— START OF Raw data —
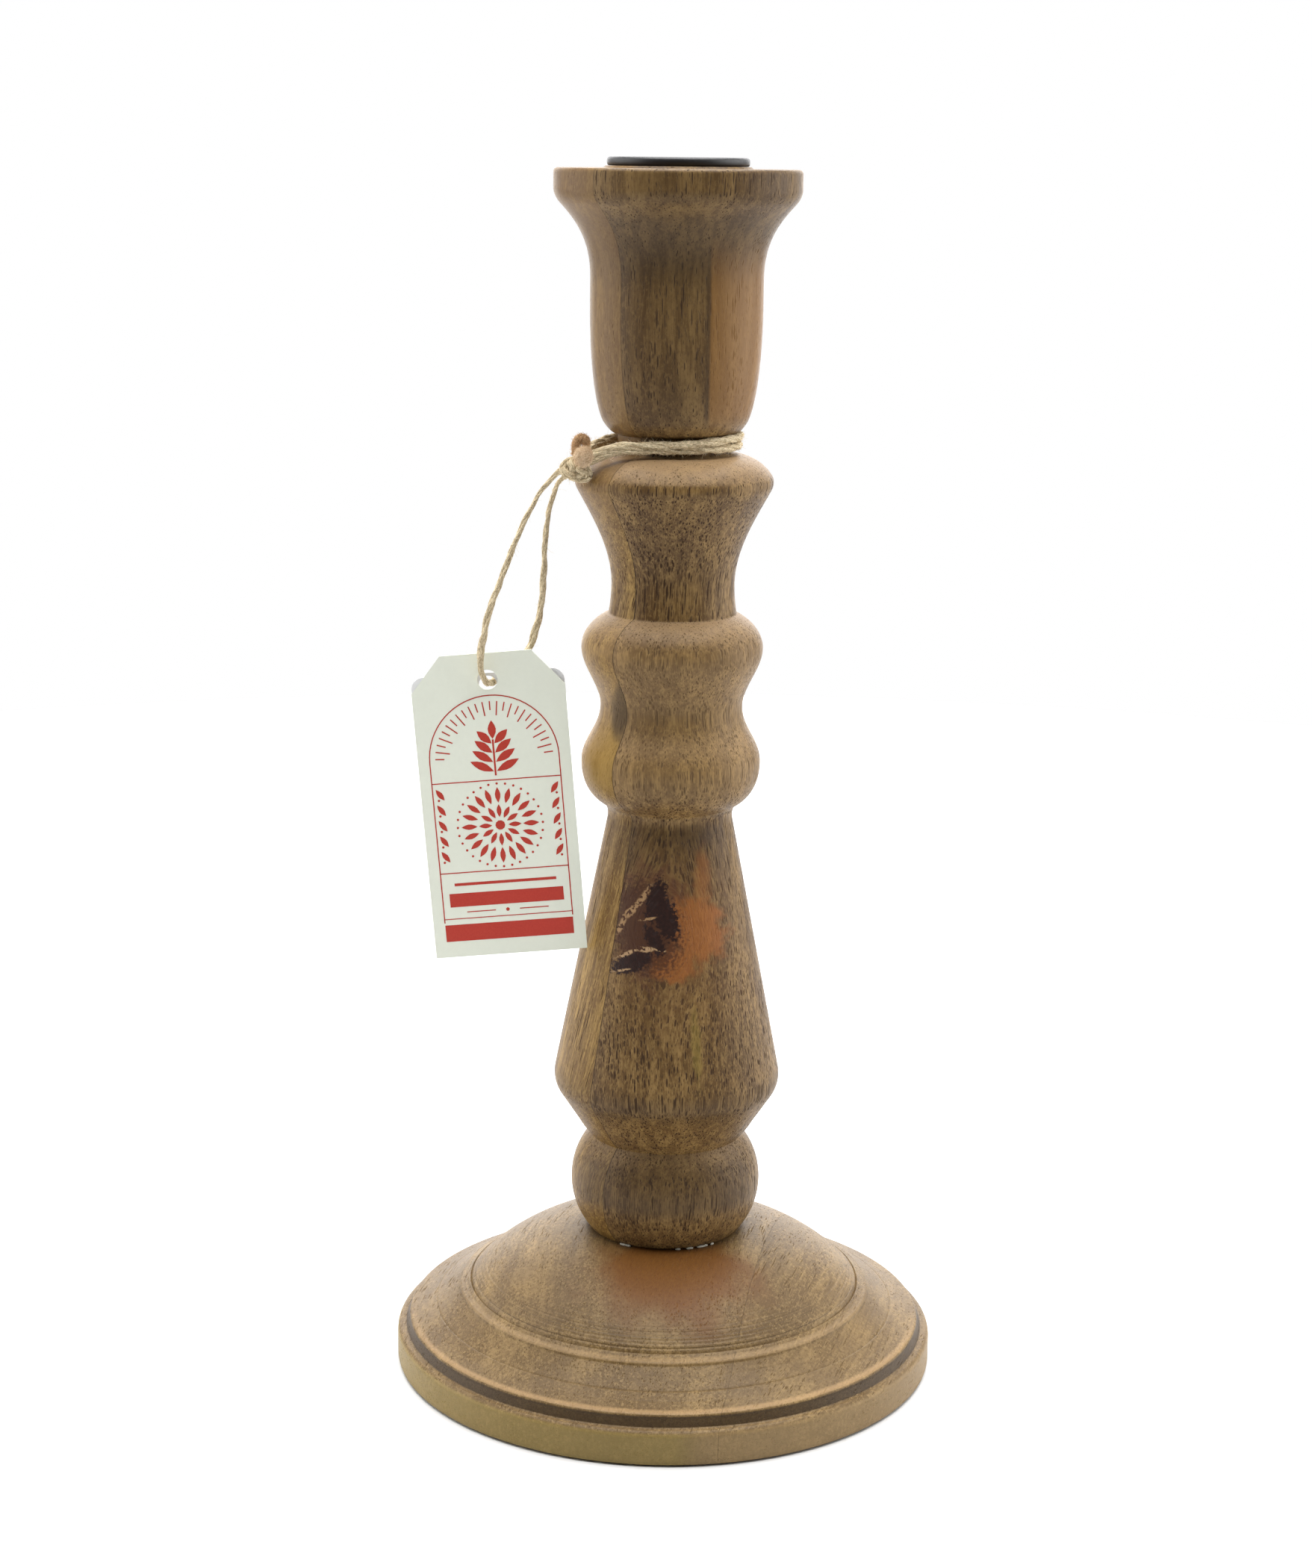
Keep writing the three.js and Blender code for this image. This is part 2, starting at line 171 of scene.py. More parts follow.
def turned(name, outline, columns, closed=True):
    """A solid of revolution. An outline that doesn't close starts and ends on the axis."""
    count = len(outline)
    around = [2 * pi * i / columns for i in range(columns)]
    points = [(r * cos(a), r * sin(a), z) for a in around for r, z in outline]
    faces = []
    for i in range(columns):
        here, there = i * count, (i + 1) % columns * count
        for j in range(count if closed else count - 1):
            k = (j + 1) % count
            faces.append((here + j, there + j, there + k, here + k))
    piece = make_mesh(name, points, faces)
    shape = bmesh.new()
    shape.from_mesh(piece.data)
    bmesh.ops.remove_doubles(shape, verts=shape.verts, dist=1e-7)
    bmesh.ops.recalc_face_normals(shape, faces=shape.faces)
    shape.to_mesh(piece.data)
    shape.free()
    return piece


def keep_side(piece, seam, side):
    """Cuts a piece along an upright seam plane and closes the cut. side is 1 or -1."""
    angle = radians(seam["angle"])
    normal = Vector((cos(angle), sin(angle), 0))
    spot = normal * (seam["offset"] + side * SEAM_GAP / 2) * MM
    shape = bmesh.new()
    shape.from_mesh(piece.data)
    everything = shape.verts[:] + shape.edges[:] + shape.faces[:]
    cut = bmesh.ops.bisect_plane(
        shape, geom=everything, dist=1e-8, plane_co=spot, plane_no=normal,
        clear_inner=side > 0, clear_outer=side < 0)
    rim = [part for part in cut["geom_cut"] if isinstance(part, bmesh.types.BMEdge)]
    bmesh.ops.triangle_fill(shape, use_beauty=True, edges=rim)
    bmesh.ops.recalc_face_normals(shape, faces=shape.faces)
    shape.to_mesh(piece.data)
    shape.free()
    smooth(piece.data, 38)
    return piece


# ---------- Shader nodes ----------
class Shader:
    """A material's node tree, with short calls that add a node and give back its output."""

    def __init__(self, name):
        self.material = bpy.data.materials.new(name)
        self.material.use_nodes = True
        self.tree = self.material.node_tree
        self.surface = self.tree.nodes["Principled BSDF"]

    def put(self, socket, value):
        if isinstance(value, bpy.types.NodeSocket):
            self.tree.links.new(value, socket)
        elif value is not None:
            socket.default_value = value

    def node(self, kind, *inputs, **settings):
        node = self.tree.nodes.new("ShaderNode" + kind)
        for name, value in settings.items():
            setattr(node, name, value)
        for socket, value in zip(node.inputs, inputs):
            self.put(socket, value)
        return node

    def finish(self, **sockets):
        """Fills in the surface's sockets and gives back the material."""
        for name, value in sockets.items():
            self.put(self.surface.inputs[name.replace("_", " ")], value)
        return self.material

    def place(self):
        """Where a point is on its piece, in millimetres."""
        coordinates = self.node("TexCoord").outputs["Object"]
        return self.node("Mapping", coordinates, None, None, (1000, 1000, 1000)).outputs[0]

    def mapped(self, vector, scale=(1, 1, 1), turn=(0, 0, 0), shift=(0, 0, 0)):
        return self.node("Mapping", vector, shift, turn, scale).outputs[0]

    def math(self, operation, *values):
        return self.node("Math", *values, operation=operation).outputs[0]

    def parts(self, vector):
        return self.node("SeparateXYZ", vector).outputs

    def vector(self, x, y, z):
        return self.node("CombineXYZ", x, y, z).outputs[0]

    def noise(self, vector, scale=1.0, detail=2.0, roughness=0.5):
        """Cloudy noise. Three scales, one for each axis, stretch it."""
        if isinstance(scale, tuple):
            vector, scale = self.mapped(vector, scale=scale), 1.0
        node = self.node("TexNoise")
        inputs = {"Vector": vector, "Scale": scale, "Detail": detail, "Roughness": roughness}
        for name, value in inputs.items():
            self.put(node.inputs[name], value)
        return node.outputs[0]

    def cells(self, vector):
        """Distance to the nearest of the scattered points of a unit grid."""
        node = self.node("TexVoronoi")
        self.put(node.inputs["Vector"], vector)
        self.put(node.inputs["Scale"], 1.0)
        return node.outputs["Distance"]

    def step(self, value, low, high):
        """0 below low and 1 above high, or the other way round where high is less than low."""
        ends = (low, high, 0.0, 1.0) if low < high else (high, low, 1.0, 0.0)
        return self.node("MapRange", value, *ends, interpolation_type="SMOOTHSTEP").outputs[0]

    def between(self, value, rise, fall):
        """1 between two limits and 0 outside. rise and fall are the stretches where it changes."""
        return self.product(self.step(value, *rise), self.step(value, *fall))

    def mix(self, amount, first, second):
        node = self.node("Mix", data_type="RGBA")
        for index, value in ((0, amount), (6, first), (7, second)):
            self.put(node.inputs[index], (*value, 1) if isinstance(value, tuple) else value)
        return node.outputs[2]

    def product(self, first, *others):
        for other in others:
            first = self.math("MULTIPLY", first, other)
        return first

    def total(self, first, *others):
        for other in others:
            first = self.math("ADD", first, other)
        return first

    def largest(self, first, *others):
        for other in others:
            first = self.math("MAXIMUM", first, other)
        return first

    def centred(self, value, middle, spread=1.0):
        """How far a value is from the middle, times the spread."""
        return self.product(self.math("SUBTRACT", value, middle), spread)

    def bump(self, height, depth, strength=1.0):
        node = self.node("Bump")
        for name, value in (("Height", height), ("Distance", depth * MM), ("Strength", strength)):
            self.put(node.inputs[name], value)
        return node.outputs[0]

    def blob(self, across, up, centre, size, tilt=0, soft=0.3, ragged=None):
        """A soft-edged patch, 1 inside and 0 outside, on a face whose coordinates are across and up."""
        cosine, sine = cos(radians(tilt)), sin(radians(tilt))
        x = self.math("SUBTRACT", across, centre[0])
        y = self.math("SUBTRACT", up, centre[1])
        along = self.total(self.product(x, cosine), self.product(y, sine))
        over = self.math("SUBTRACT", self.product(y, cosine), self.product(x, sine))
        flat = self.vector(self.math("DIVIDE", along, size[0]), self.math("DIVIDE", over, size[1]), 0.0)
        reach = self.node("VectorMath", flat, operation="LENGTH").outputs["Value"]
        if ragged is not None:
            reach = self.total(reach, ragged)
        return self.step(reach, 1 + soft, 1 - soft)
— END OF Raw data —
Please repeat the listing above in full and exactly.

> Response to this task
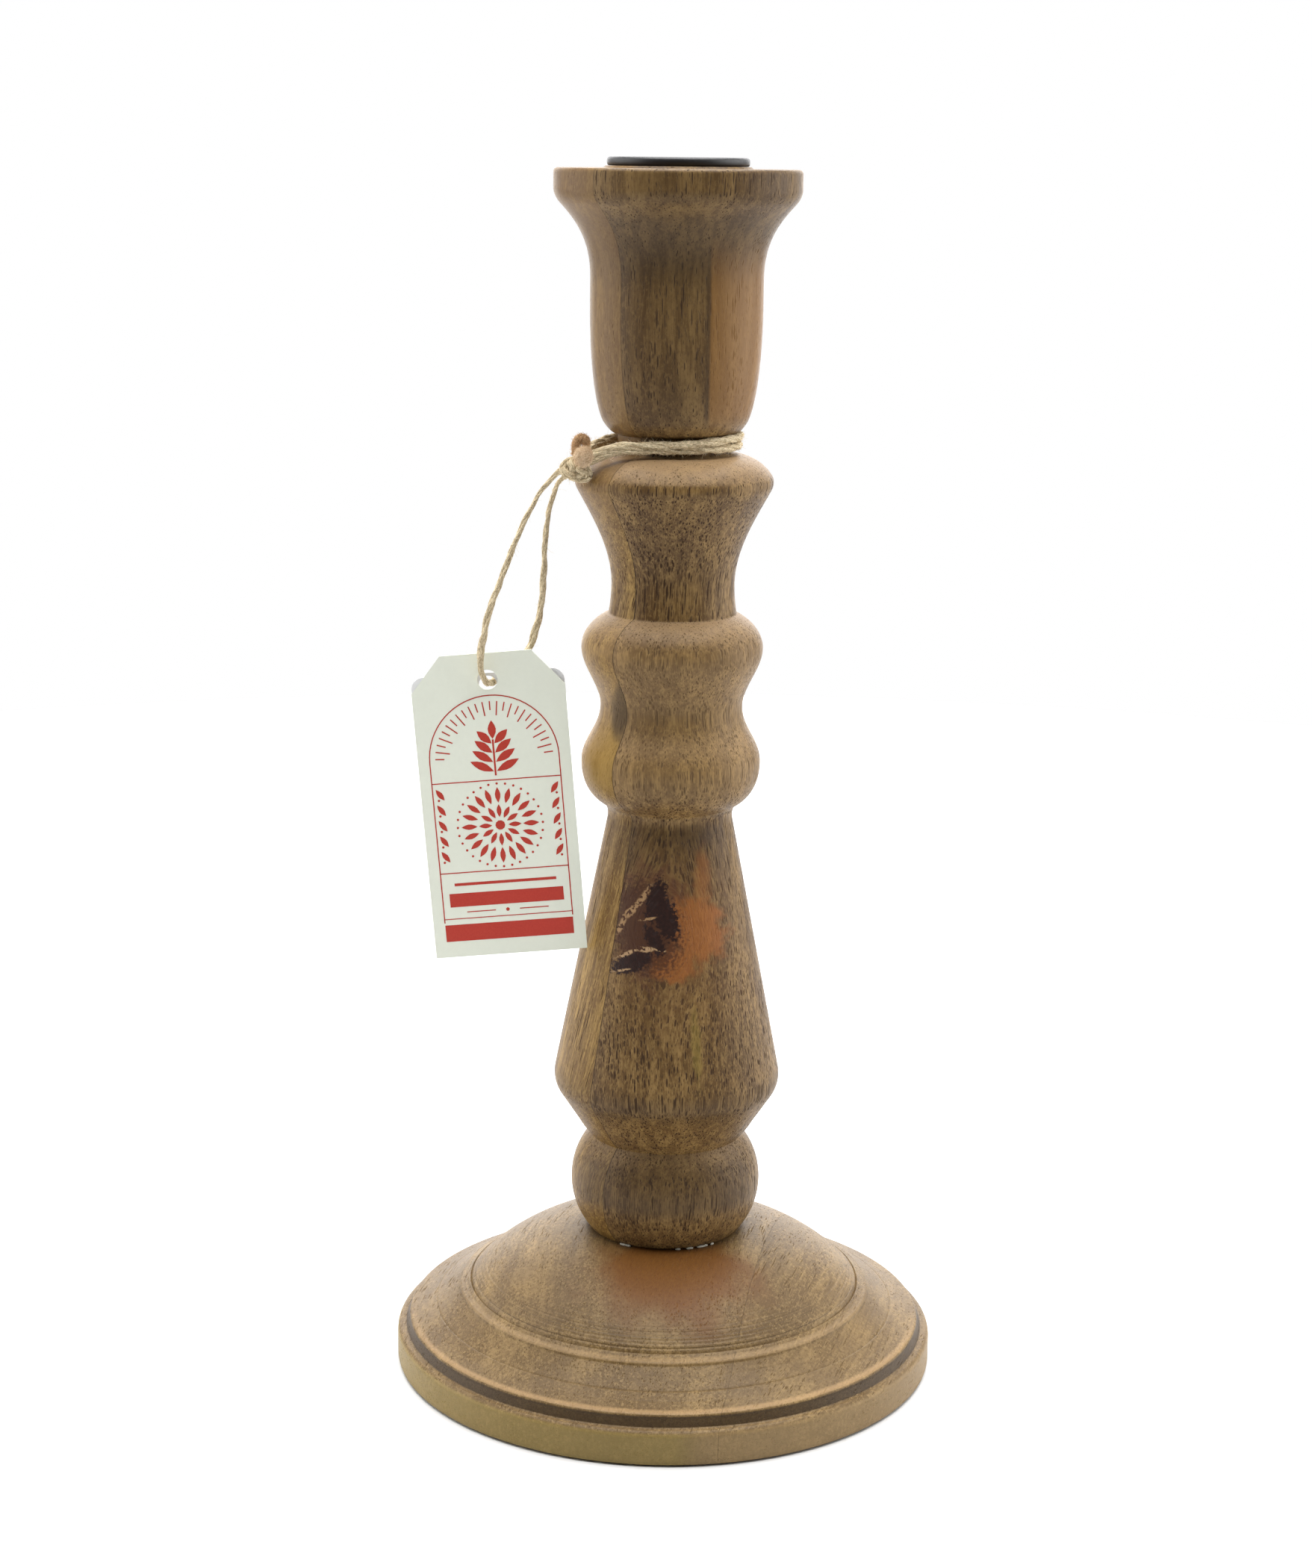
Keep writing the three.js and Blender code for this image. This is part 2, starting at line 171 of scene.py. More parts follow.
def turned(name, outline, columns, closed=True):
    """A solid of revolution. An outline that doesn't close starts and ends on the axis."""
    count = len(outline)
    around = [2 * pi * i / columns for i in range(columns)]
    points = [(r * cos(a), r * sin(a), z) for a in around for r, z in outline]
    faces = []
    for i in range(columns):
        here, there = i * count, (i + 1) % columns * count
        for j in range(count if closed else count - 1):
            k = (j + 1) % count
            faces.append((here + j, there + j, there + k, here + k))
    piece = make_mesh(name, points, faces)
    shape = bmesh.new()
    shape.from_mesh(piece.data)
    bmesh.ops.remove_doubles(shape, verts=shape.verts, dist=1e-7)
    bmesh.ops.recalc_face_normals(shape, faces=shape.faces)
    shape.to_mesh(piece.data)
    shape.free()
    return piece


def keep_side(piece, seam, side):
    """Cuts a piece along an upright seam plane and closes the cut. side is 1 or -1."""
    angle = radians(seam["angle"])
    normal = Vector((cos(angle), sin(angle), 0))
    spot = normal * (seam["offset"] + side * SEAM_GAP / 2) * MM
    shape = bmesh.new()
    shape.from_mesh(piece.data)
    everything = shape.verts[:] + shape.edges[:] + shape.faces[:]
    cut = bmesh.ops.bisect_plane(
        shape, geom=everything, dist=1e-8, plane_co=spot, plane_no=normal,
        clear_inner=side > 0, clear_outer=side < 0)
    rim = [part for part in cut["geom_cut"] if isinstance(part, bmesh.types.BMEdge)]
    bmesh.ops.triangle_fill(shape, use_beauty=True, edges=rim)
    bmesh.ops.recalc_face_normals(shape, faces=shape.faces)
    shape.to_mesh(piece.data)
    shape.free()
    smooth(piece.data, 38)
    return piece


# ---------- Shader nodes ----------
class Shader:
    """A material's node tree, with short calls that add a node and give back its output."""

    def __init__(self, name):
        self.material = bpy.data.materials.new(name)
        self.material.use_nodes = True
        self.tree = self.material.node_tree
        self.surface = self.tree.nodes["Principled BSDF"]

    def put(self, socket, value):
        if isinstance(value, bpy.types.NodeSocket):
            self.tree.links.new(value, socket)
        elif value is not None:
            socket.default_value = value

    def node(self, kind, *inputs, **settings):
        node = self.tree.nodes.new("ShaderNode" + kind)
        for name, value in settings.items():
            setattr(node, name, value)
        for socket, value in zip(node.inputs, inputs):
            self.put(socket, value)
        return node

    def finish(self, **sockets):
        """Fills in the surface's sockets and gives back the material."""
        for name, value in sockets.items():
            self.put(self.surface.inputs[name.replace("_", " ")], value)
        return self.material

    def place(self):
        """Where a point is on its piece, in millimetres."""
        coordinates = self.node("TexCoord").outputs["Object"]
        return self.node("Mapping", coordinates, None, None, (1000, 1000, 1000)).outputs[0]

    def mapped(self, vector, scale=(1, 1, 1), turn=(0, 0, 0), shift=(0, 0, 0)):
        return self.node("Mapping", vector, shift, turn, scale).outputs[0]

    def math(self, operation, *values):
        return self.node("Math", *values, operation=operation).outputs[0]

    def parts(self, vector):
        return self.node("SeparateXYZ", vector).outputs

    def vector(self, x, y, z):
        return self.node("CombineXYZ", x, y, z).outputs[0]

    def noise(self, vector, scale=1.0, detail=2.0, roughness=0.5):
        """Cloudy noise. Three scales, one for each axis, stretch it."""
        if isinstance(scale, tuple):
            vector, scale = self.mapped(vector, scale=scale), 1.0
        node = self.node("TexNoise")
        inputs = {"Vector": vector, "Scale": scale, "Detail": detail, "Roughness": roughness}
        for name, value in inputs.items():
            self.put(node.inputs[name], value)
        return node.outputs[0]

    def cells(self, vector):
        """Distance to the nearest of the scattered points of a unit grid."""
        node = self.node("TexVoronoi")
        self.put(node.inputs["Vector"], vector)
        self.put(node.inputs["Scale"], 1.0)
        return node.outputs["Distance"]

    def step(self, value, low, high):
        """0 below low and 1 above high, or the other way round where high is less than low."""
        ends = (low, high, 0.0, 1.0) if low < high else (high, low, 1.0, 0.0)
        return self.node("MapRange", value, *ends, interpolation_type="SMOOTHSTEP").outputs[0]

    def between(self, value, rise, fall):
        """1 between two limits and 0 outside. rise and fall are the stretches where it changes."""
        return self.product(self.step(value, *rise), self.step(value, *fall))

    def mix(self, amount, first, second):
        node = self.node("Mix", data_type="RGBA")
        for index, value in ((0, amount), (6, first), (7, second)):
            self.put(node.inputs[index], (*value, 1) if isinstance(value, tuple) else value)
        return node.outputs[2]

    def product(self, first, *others):
        for other in others:
            first = self.math("MULTIPLY", first, other)
        return first

    def total(self, first, *others):
        for other in others:
            first = self.math("ADD", first, other)
        return first

    def largest(self, first, *others):
        for other in others:
            first = self.math("MAXIMUM", first, other)
        return first

    def centred(self, value, middle, spread=1.0):
        """How far a value is from the middle, times the spread."""
        return self.product(self.math("SUBTRACT", value, middle), spread)

    def bump(self, height, depth, strength=1.0):
        node = self.node("Bump")
        for name, value in (("Height", height), ("Distance", depth * MM), ("Strength", strength)):
            self.put(node.inputs[name], value)
        return node.outputs[0]

    def blob(self, across, up, centre, size, tilt=0, soft=0.3, ragged=None):
        """A soft-edged patch, 1 inside and 0 outside, on a face whose coordinates are across and up."""
        cosine, sine = cos(radians(tilt)), sin(radians(tilt))
        x = self.math("SUBTRACT", across, centre[0])
        y = self.math("SUBTRACT", up, centre[1])
        along = self.total(self.product(x, cosine), self.product(y, sine))
        over = self.math("SUBTRACT", self.product(y, cosine), self.product(x, sine))
        flat = self.vector(self.math("DIVIDE", along, size[0]), self.math("DIVIDE", over, size[1]), 0.0)
        reach = self.node("VectorMath", flat, operation="LENGTH").outputs["Value"]
        if ragged is not None:
            reach = self.total(reach, ragged)
        return self.step(reach, 1 + soft, 1 - soft)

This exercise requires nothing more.